Другим симптомом были символические визуальные галлюцинации, которые появлялись в определенных условиях. Их Арнхильд позже рассматривала как некий содержательный язык. Так, волки «приходили» в ситуациях, связанных со школой, и других, когда Арнхильд «чувствовала себя брошенной „на съедение волкам“». Хищные птицы, нападавшие сверху, появлялись только в отделении, где была жесткая иерархия и Арнхильд чувствовала себя «совсем маленькой». Мы можем рассматривать появление волков или птиц как ответ на невыносимую внешнюю ситуацию и внутреннюю боль, способ выразить и пережить невыразимое, трудно переживаемое. Кажется, что беседы экстернализации и в этом случае могли бы помочь лучше понять тот содержательный язык, на котором говорили симптомы.
В этих примерах мы можем увидеть, что проявления, которые воспринимаются единственно как симптомы, помогали Арнхильд сохранять связь с ценностями и с предпочитаемой идентичностью — такой Арнхильд, которая может заботиться о родных и может проявлять свою волю.
В отделении нельзя сказать «я не хочу на зарядку / убирать комнату / стирать», но можно проявить симптом, и тогда тебе разрешат этого не делать. Нельзя сказать: «Мне страшно, я хочу внимания и чтобы со мной поговорили / посидели рядом», но сиделка точно придет, если у человека случится приступ.
«Важной частью моего лечение было то, что оно давало мне пространство, чтобы понять свои симптомы и дозреть до того момента, когда образы и чувства обретут словесное выражение, перестав быть непонятной картинкой.
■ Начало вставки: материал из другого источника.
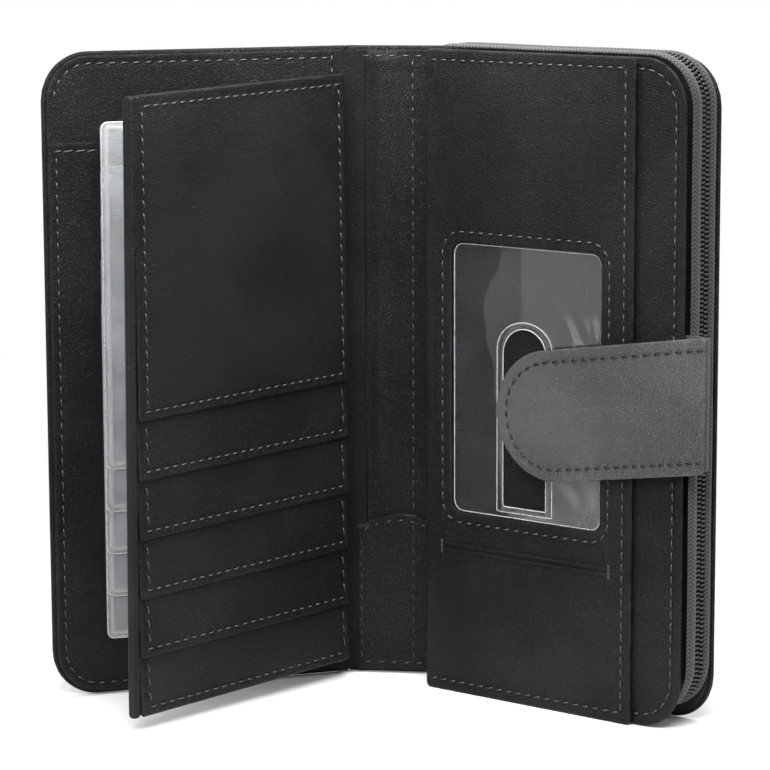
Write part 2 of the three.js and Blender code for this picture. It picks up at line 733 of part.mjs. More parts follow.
// Stud of the hidden snap, under the strap's round end: a disc with a rounded knob
function strapStud() {
  const top = -LEATHER / 2 - GAP - STRAP_LINING - GAP;
  const profile = [
    [0, 0], [STUD_RADIUS - 1, 0], [STUD_RADIUS - 1, -0.4], [2, -0.5],
    [1.9, -1], [1.3, -1.2], [0, -1.25],
  ].map(([radius, level]) => new THREE.Vector2(radius, level));
  const knob = new THREE.LatheGeometry(profile.reverse(), 24).rotateX(Math.PI / 2);
  return knob.translate(-STRAP_LENGTH + STRAP_WIDTH / 2, 0, top);
}

place("strap_root", strapRoot(), caseLeaf, leather());
place("strap_outer", strapOuter(), strapLeaf, finish(STRAP_LEATHER, 0.5));
place("strap_lining", strapLining(), strapLeaf, cloth());
place("strap_stud", strapStud(), strapLeaf, metal());

// Card flap: a back with its free edge turned over, then shingled pockets that open
// downwards, the top one largest and in front
const SLOT_DROP = SLOT_LEATHER + GAP;
const SLOT_SLOPE = SLOT_DROP / SLOT_STEP;
const FLAP_BACK = LEATHER;
const POCKET_BACK = FLAP_BACK / 2 + GAP;
const POCKET_FRONT = POCKET_BACK + SLOT_DROP + SLOT_SLOPE * SLOT_TUCK;

function flapBack() {
  const half = FLAP_BACK / 2;
  const shape = new THREE.Shape();
  shape.absarc(0, 0, half, -Math.PI / 2, Math.PI / 2);
  shape.lineTo(-FLAP_LENGTH + FLAP_RIM, half);
  shape.lineTo(-FLAP_LENGTH + FLAP_RIM, POCKET_FRONT + SLOT_LEATHER - 0.5);
  shape.lineTo(-FLAP_LENGTH + FLAP_RIM - 0.5, POCKET_FRONT + SLOT_LEATHER);
  shape.lineTo(-FLAP_LENGTH + 0.6, POCKET_FRONT + SLOT_LEATHER);
  shape.lineTo(-FLAP_LENGTH, POCKET_FRONT + SLOT_LEATHER - 0.6);
  shape.lineTo(-FLAP_LENGTH, -half + 0.5);
  shape.lineTo(-FLAP_LENGTH + 0.5, -half);
  return upright(shape, FLAP_BOTTOM, FLAP_TOP);
}

// One pocket layer: sloped so that its lower edge stands proud of the next layer
function pocketLayer(bottom, top, backAtBottom, backAtTop) {
  const shape = polygon([
    [bottom, backAtBottom],
    [top, backAtTop],
    [top, backAtTop + SLOT_LEATHER],
    [bottom, backAtBottom + SLOT_LEATHER],
  ]);
  return lengthways(shape, -FLAP_LENGTH + FLAP_RIM + GAP, -FLAP_START);
}

function flapTopPocket() {
  return pocketLayer(FIRST_SLOT, FLAP_TOP, POCKET_FRONT, POCKET_BACK);
}

function cardSlot(index) {
  const mouthAbove = FIRST_SLOT - (index - 1) * SLOT_STEP;
  const bottom = index === CARD_SLOTS ? FLAP_BOTTOM : mouthAbove - SLOT_STEP;
  return pocketLayer(bottom, mouthAbove + SLOT_TUCK, POCKET_FRONT, POCKET_BACK);
}

place("flap_back", flapBack(), flapLeaf, leather());
place("flap_top_pocket", flapTopPocket(), flapLeaf, leather());
for (let index = 1; index <= CARD_SLOTS; index += 1) {
  place(`card_slot_${index}`, cardSlot(index), flapLeaf, leather());
}

place("snap_socket", snapSocket(), coverLeaf, metal());

// Stand the wallet with the middle of its footprint on the origin
function settle() {
  const bounds = new THREE.Box3().setFromObject(wallet);
  const middle = bounds.getCenter(new THREE.Vector3());
  for (const piece of wallet.children) {
    piece.geometry.translate(-middle.x, -middle.y, -bounds.min.z);
  }
}

settle();

export default wallet;
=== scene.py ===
"""Zip-around checkbook wallet, standing open: leather, stitching, film, zip and studio."""
import json
import math

import bmesh
import bpy
import numpy as np
from bpy.props import FloatProperty, FloatVectorProperty, PointerProperty
from mathutils import Matrix, Vector


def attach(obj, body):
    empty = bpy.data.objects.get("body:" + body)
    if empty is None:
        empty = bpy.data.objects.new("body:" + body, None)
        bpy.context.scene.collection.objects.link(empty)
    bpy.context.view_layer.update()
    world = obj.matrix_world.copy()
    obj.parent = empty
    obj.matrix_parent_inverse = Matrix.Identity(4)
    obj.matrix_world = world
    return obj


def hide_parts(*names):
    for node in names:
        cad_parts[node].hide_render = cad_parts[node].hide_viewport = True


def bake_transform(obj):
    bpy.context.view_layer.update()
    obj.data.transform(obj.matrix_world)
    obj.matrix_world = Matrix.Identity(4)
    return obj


bl_info = {
    "name": "Checkbook Wallet",
    "version": (1, 0, 0),
    "blender": (4, 5, 0),
    "location": "3D Viewport > Sidebar > Wallet",
    "description": "Builds the leather, stitching, film and zip of an open checkbook wallet",
    "category": "Add Mesh",
}

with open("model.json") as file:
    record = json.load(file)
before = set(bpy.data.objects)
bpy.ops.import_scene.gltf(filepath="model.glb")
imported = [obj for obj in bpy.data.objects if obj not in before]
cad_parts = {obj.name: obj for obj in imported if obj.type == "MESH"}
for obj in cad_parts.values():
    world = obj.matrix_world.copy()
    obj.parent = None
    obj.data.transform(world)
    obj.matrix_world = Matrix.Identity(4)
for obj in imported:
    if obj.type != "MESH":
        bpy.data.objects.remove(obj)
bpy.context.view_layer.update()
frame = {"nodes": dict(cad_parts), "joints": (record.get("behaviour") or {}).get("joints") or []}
JOINTS = {joint["name"]: joint for joint in frame["joints"]}

MM = 0.001

# Turn of each leaf about the upright, in degrees, as the solids stand
CASE_TURN = -38.0
SPINE_TURN = -8.0
COVER_TURN = 19.0
FLAP_TURN = 46.0
STRAP_LEAN = 9.0

# Sizes shared by the leaves, in millimetres
HEIGHT = 190.0
CORNER = 14.0
SPINE_LENGTH = 31.0
COVER_LENGTH = 93.0
CASE_LENGTH = 93.0
INNER_LENGTH = 91.3
BILL_LENGTH = 75.6
FLAP_LENGTH = 88.6
FLAP_BOTTOM = 6.0
FLAP_TOP = 181.0
SLIP_TOP = 164.0

# Clear sleeves: each one a step lower and nearer the cover than the one before
SLEEVE_COUNT = 5
SLEEVE_TOP = 170.0
SLEEVE_LENGTH = 102.0
SLEEVE_STEP = 12.8
SLEEVE_LEVEL = 2.8
SLEEVE_GAP = 0.55

# Card slots: each one a step below the top pocket's mouth, and sloping back behind it
SLOT_COUNT = 5
FIRST_MOUTH = 90.5
SLOT_STEP = 16.9
SLOT_OVERLAP = 7.0
SLOT_LEVEL = 2.356
SLOT_RISE = 1.1 / SLOT_STEP

# Bill pocket, its window and slit, and the film's box and thumb slot.
# A box is left, right, bottom, top, and a fifth number is its corner radius.
BILL = (2.8, BILL_LENGTH, 0.0, HEIGHT, 1.5)
WINDOW = (12.1, 64.6, 54.5, 134.5, 3.5)
FILM = (7.3, 69.4, 49.7, 139.3)
BILL_LEVEL = 16.4
SLIT_LEFT = 8.8
SLIT_RIGHT = 68.0
SLIT_HEIGHT = 43.8
THUMB_X = 37.6
THUMB_RADIUS = 7.6
THUMB_ARCH = 103.1
THUMB_MIDDLE = 82.0
THUMB_FOOT = 58.0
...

Другая, столь же важная часть лечения заключалась в том, чтобы я поняла мир и свое место в мире».
Что же помогало Арнхильд снижать влияние болезни, замечать альтернативные истории и укреплять связь со своими предпочитаемыми идентичностями?
И это были мама и сестра, которые не переставали верить в Арнхильд. Однажды Арнхильд отпустили в гости домой. Маму предупредили, что нужно подготовить картонную посуду — стеклянную Арнхильд разобьет, чтобы причинить себе вред. Что же сделала мама?
„Ты моя дочка, Арнхильд. Ты по-прежнему ценишь красивые вещи, бережно относишься к тому, чем дорожит твоя семья, к ее традициям и к таким важным вещам, как красота. Ты никогда не можешь дойти до такого сумасшествия, чтобы перебить красивые и ценные вещи, и никогда болезнь не овладеет тобой настолько, чтобы ты перестала ценить привычную тебе с детства красоту. Здесь, дома, ты не пациентка с диагнозом шизофрения, здесь ты Арнхильд“».
«Остаток вечера и ночь я вела себя спокойно и обошлась без успокоительных лекарств. И хотя я совершенно ясно сознавала, в какой хаос превратилась моя жизнь, и хотя мной по-прежнему владело отчаяние, и я чувствовала себя очень несчастной как при мысли, что я еще жива, так и при мысли, что чуть не умерла, я все же сумела как-то взять себя в руки и вести себя вполне прилично. Со мной обошлись вежливо и уважительно. Меня выслушали и отнеслись ко мне серьезно. Со мной обращались как с человеком, с которым можно разговаривать и договариваться о чем-то».
Так работает авторство — и нарративная практика. Мы не можем изменить произошедшие события и некоторые обстоятельства. Но мы можем вплести их в свою предпочитаемую историю, в которой они станут лишь элементами, частью узора, ритм и смысл которого определяются нашими действиями и ответами, нашими качествами, умениями и навыками, нашими намерениями и ценностями, надеждами и мечтами, принципами и добровольно взятыми на себя обязательствами.
«Не потому что моя история справедлива для всех и для каждого, — говорит Арнхильд. — Но потому что мой опыт показал мне, что нет никаких „мы“ и „они“. Все мы просто люди. Все мы разные. И все в основе своей одинаковы».